This project is to create a BigDataX component with which an application client can communicate efficiently with database cluster which leverages Cassandra architecture.
The target database cluster, called "Galaxy", including 10 dual-core 20GB servers with 80 TB data storage. And with the developed BigDataX, the system will be able to support 40M transaction per day and 30 ms response time.

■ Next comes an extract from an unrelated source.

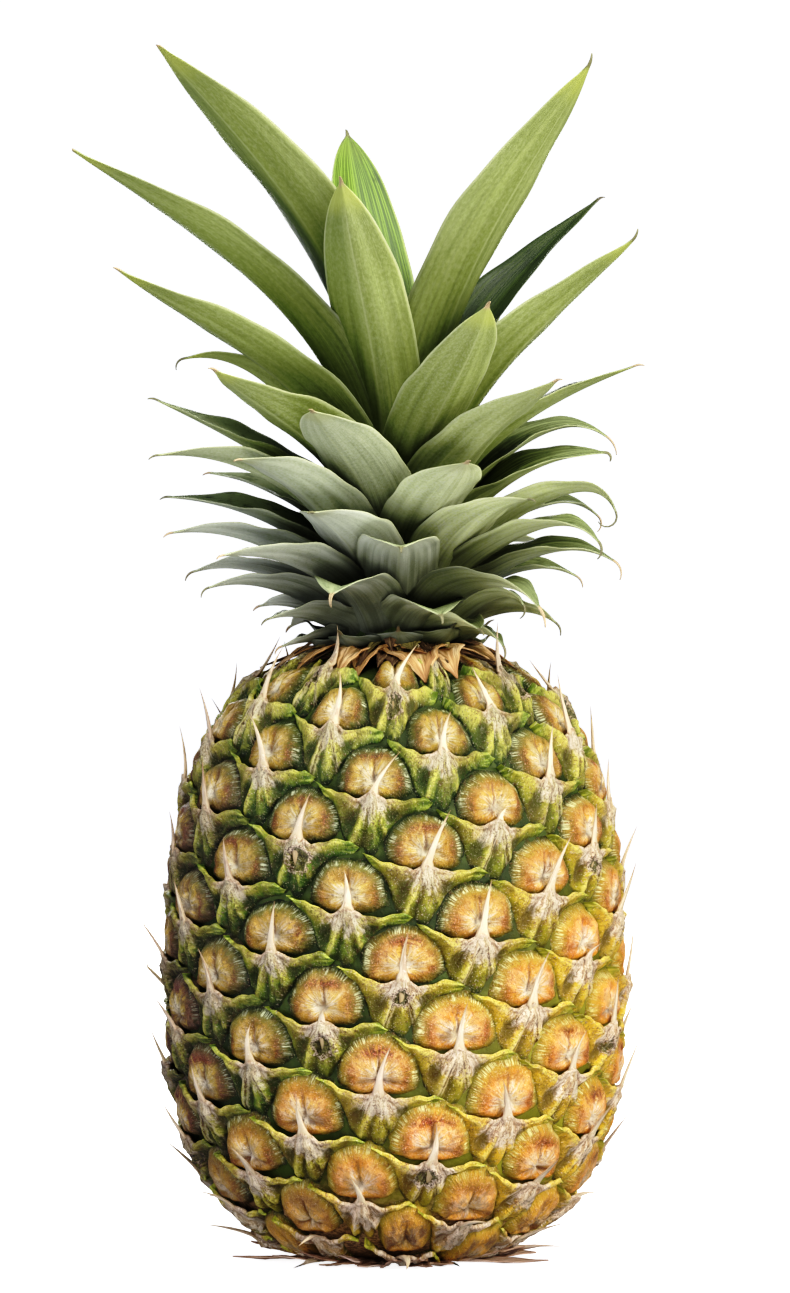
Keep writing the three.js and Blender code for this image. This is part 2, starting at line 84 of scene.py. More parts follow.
class Meridian:
    """The fruit's outline under its eyes, indexed by how many eyes lie below."""

    def __init__(self, steps=2400):
        k = np.arange(steps + 1)
        z = BASE_Z + (SHOULDER_Z - BASE_Z) * (0.5 - 0.5 * np.cos(math.pi * k / steps))
        low = z < WIDEST_Z
        reach = np.where(low, LOWER_REACH, UPPER_REACH)
        power = np.where(low, LOWER_POWER, UPPER_POWER)
        share = np.minimum(1, np.abs(z - WIDEST_Z) / reach)
        r = BODY_RADIUS * (1 - share ** power) ** (1 / power)
        ds = np.hypot(np.diff(r), np.diff(z))
        end = np.abs((z[1:] + z[:-1]) / 2 - MIDDLE_Z) / MIDDLE_Z
        area = EYE_AREA * (1 - END_SHRINK * end ** 3)
        count = np.concatenate([[0], np.cumsum(math.pi * (r[1:] + r[:-1]) * ds / area)])
        self.count = count - count[np.argmax(z >= FIRST_Z)]
        self.z, self.r = z, r
        dr, dz = np.gradient(r), np.gradient(z)
        length = np.hypot(dr, dz)
        self.out, self.up = dz / length, -dr / length

    def at(self, count):
        return {k: np.interp(count, self.count, getattr(self, k)) for k in ("r", "z", "out", "up")}


MERIDIAN = Meridian()
# Azimuth, in degrees, from an eye to the ones numbered 8 and 13 higher.
STEP_8 = (8 * DIVERGENCE + 180) % 360 - 180
STEP_13 = (13 * DIVERGENCE + 180) % 360 - 180


def on_lattice(number, right, up):
    """The place on the skin at (right, up) mm from the spine root of an eye."""
    det = PITCH[0] * COUNTER_PITCH[1] - COUNTER_PITCH[0] * PITCH[1]
    a = (right * COUNTER_PITCH[1] - up * COUNTER_PITCH[0]) / det
    b = (up * PITCH[0] - right * PITCH[1]) / det
    spot = MERIDIAN.at(number + 8 * a + 13 * b)
    spot["azimuth"] = (FIRST_AZIMUTH + number * DIVERGENCE + a * STEP_8 + b * STEP_13) * RAD
    return spot


def place(spot, height):
    r = spot["r"] + spot["out"] * height
    z = np.maximum(spot["z"] + spot["up"] * height, BASE_Z)
    return np.stack([r * np.sin(spot["azimuth"]), -r * np.cos(spot["azimuth"]), z], -1)


def eye_numbers():
    n = np.arange(math.ceil(MERIDIAN.count[0]), MERIDIAN.count[-1])
    spot = MERIDIAN.at(n)
    inner = np.where(spot["z"] < WIDEST_Z, LOWEST_EYE_RADIUS, HIGHEST_EYE_RADIUS)
    return n[spot["r"] > inner]


EYES = eye_numbers()
EYE_COUNT = len(EYES)


def per_eye(seed, low=0.0, high=1.0):
    """A random number for each eye, from a stream of its own; multiplies grids of (eye, row, column)."""
    return np.random.default_rng(seed).uniform(low, high, EYE_COUNT)[:, None, None]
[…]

The data is stored in Galaxy by using cluster attribute (a combination of attribute and attribute value) as the row-key. As for the mapping value of row-key, there are two column-families, one for the ID of data listing and the other for the data fields of data details. When storing data, each field/element is of fixed length, to support quickly search for the corresponding records by offset and avoid a large number of random read requests and disk search.
Cassandra
Cassandra is a production combinate form Data model from Google Bigtable and Amazon Dynamo's high availability.Cassandra's data model offers the convenience of column indexes with the performance of log-structured updates, strong support for denormalization and materialized views, and powerful built-in caching.

Each Cassandra server [node] is assigned a unique Token that determines what keys it is the primary replica for. If you sort all nodes' Tokens, the Range of keys each is responsible for is (PreviousToken, MyToken], that is, from the previous token (exclusive) to the node's token (inclusive). The machine with the lowest Token gets both all keys less than that token, and all keys greater than the largest Token; this is called a "wrapping Range."
Besides datacenters, you can also tell Cassandra which nodes are in the same rack within a datacenter. Cassandra will use this to route both reads and data movement for Range changes to the nearest replicas. This is configured by a user-pluggable EndpointSnitch class in the configuration file.
EndpointSnitch is related to, but distinct from, replication strategy itself: RackAwareStrategy needs a properly configured Snitch to places replicas correctly, but even absent a Strategy that cares about datacenters, the rest of Cassandra will still be location-sensitive.